** Dataset content **
- - - -
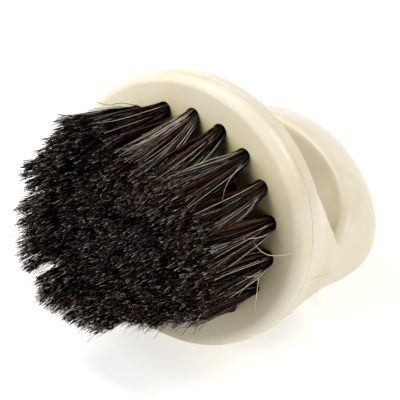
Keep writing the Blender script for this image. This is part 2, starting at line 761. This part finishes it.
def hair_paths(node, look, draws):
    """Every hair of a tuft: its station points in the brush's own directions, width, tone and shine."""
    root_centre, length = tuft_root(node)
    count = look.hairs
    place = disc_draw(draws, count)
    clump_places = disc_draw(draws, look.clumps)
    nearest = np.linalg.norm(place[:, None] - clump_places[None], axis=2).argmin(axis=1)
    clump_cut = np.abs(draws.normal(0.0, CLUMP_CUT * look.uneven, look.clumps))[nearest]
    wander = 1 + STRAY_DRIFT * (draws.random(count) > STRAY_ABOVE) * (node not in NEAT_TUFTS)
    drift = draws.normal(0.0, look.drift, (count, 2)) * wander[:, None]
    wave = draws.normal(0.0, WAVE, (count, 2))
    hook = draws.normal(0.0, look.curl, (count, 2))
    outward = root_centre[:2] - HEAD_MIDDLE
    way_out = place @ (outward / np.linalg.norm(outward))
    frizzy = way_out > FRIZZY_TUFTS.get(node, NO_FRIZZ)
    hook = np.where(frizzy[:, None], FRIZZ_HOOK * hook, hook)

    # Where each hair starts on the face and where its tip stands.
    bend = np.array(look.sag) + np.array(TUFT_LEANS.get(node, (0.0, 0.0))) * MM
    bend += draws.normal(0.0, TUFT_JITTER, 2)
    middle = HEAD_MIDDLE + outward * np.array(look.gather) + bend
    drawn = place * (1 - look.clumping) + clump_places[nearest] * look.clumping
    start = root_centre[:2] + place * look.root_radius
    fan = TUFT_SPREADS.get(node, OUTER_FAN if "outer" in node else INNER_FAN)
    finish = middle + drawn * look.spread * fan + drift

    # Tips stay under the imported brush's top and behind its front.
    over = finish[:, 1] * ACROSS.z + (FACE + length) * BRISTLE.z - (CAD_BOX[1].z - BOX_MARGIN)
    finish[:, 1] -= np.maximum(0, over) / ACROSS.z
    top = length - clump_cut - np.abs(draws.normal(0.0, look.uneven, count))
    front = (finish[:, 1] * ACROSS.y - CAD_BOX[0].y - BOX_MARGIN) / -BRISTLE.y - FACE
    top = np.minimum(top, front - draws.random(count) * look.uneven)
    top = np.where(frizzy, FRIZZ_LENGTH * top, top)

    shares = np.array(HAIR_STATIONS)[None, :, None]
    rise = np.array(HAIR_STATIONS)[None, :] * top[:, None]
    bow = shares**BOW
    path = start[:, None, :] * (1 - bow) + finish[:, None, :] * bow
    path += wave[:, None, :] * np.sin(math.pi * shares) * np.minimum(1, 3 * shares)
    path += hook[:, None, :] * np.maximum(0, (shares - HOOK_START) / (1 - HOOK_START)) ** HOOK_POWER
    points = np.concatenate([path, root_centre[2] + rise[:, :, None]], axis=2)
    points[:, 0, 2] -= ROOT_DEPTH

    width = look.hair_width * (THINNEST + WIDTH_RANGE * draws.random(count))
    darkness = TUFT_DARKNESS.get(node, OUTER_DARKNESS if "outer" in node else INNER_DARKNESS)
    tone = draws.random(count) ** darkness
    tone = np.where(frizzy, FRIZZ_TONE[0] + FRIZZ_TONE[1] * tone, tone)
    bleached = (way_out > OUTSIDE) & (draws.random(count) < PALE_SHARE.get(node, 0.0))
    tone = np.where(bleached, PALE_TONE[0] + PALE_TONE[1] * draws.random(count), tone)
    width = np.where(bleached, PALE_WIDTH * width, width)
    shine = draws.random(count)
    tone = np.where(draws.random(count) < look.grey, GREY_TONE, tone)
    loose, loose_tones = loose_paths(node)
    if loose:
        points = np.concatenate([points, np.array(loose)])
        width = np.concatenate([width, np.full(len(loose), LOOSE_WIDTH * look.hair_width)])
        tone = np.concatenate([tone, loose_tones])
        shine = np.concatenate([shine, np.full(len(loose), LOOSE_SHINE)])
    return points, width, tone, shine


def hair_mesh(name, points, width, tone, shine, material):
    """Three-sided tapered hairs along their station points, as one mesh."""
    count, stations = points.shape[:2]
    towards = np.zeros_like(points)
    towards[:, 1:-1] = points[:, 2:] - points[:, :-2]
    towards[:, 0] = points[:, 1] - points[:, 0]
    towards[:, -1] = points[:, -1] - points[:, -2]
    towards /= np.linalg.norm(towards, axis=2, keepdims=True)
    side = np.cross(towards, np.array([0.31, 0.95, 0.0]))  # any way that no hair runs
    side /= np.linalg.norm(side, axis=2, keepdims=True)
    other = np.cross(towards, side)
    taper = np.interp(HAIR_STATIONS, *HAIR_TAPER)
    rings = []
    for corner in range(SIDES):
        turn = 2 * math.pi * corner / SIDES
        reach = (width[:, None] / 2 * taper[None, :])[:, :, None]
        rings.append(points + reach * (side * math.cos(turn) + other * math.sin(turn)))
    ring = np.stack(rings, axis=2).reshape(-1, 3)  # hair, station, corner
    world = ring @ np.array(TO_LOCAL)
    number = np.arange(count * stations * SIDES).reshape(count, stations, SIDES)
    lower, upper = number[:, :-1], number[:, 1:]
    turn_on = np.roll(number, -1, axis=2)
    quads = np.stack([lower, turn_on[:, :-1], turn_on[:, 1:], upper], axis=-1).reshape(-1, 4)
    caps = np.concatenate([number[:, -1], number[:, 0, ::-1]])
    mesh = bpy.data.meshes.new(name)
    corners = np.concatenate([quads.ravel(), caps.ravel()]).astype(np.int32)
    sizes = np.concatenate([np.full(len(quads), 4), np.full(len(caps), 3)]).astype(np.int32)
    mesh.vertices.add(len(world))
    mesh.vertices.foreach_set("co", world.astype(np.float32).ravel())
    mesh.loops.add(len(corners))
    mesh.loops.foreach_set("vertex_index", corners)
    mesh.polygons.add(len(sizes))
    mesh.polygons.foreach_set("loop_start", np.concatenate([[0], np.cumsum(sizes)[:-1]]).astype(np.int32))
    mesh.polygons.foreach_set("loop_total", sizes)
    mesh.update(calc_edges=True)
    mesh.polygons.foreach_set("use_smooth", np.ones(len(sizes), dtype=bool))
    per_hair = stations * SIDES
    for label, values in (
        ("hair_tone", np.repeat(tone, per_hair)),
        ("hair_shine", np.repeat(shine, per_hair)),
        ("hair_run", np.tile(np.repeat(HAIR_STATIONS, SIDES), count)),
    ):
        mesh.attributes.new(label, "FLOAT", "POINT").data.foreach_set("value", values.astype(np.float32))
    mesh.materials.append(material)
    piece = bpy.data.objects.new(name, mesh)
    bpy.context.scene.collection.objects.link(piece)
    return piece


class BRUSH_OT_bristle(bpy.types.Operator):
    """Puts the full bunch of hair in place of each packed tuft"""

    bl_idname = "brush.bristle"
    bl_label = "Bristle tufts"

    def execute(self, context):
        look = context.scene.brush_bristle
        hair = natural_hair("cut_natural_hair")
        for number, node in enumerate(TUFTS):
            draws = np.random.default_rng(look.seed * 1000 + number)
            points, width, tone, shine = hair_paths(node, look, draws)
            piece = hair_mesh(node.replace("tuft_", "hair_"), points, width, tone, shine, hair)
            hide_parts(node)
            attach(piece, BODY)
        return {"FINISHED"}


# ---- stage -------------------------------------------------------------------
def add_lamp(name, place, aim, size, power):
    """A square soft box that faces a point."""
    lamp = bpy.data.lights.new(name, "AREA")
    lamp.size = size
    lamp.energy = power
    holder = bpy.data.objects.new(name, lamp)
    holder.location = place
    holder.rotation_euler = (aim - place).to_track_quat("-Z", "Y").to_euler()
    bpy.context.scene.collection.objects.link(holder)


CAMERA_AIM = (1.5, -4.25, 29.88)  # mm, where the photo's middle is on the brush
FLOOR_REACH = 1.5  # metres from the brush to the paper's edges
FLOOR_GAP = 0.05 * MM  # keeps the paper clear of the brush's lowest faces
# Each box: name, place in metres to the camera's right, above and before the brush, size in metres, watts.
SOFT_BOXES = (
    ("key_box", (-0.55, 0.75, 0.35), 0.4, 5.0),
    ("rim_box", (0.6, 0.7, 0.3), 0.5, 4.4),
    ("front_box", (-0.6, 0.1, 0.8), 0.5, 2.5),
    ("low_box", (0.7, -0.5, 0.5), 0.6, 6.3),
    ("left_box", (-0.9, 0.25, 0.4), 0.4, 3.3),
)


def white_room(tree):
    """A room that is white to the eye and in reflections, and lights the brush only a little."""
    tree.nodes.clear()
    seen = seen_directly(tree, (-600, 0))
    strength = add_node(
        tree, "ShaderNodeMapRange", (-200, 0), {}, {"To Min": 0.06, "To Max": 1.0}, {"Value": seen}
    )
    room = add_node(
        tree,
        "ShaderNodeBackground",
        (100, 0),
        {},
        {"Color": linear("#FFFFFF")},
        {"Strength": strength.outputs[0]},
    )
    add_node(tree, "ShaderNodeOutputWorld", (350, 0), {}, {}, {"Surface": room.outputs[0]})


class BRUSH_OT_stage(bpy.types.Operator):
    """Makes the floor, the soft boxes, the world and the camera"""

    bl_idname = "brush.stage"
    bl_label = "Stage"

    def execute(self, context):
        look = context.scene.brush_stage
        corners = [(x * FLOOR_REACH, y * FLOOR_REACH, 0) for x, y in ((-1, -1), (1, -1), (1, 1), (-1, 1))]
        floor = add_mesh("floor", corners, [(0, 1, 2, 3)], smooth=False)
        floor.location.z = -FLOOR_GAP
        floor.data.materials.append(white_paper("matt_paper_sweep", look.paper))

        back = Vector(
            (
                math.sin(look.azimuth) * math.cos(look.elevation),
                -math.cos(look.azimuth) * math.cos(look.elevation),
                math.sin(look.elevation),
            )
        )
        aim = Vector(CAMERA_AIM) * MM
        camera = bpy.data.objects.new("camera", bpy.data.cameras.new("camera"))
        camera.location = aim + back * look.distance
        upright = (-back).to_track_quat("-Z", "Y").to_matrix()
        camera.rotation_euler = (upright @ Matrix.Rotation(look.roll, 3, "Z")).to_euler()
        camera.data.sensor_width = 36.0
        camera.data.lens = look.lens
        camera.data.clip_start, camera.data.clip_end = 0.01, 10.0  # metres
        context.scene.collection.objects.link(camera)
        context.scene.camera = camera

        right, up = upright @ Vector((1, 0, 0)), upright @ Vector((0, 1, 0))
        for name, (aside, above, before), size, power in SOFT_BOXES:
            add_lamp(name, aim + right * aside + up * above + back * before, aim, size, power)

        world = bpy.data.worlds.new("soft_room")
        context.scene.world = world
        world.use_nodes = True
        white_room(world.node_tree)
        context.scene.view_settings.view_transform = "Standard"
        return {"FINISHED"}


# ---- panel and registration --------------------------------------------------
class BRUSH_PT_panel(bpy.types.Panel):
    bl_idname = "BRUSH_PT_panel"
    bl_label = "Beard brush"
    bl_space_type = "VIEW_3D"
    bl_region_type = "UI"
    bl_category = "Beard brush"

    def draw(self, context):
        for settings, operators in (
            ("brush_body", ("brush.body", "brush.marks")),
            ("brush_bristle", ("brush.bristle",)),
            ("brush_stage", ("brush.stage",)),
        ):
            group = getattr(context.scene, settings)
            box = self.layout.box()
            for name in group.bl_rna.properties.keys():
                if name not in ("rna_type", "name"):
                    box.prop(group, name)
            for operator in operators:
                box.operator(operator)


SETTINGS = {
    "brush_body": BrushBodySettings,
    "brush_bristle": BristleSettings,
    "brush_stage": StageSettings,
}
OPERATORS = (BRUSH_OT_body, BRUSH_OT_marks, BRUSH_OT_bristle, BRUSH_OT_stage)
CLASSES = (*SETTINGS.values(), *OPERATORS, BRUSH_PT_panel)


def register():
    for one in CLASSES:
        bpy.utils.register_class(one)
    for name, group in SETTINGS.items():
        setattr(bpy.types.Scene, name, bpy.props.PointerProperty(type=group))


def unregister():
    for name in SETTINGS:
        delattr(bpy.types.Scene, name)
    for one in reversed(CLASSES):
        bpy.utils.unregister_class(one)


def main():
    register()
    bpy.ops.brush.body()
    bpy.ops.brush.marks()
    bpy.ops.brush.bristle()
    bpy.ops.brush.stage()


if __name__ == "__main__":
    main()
- - - -
Which lines contain "piece"? Show each of them.

** Full response **
    piece = bpy.data.objects.new(name, mesh)
    bpy.context.scene.collection.objects.link(piece)
    return piece
            piece = hair_mesh(node.replace("tuft_", "hair_"), points, width, tone, shine, hair)
            attach(piece, BODY)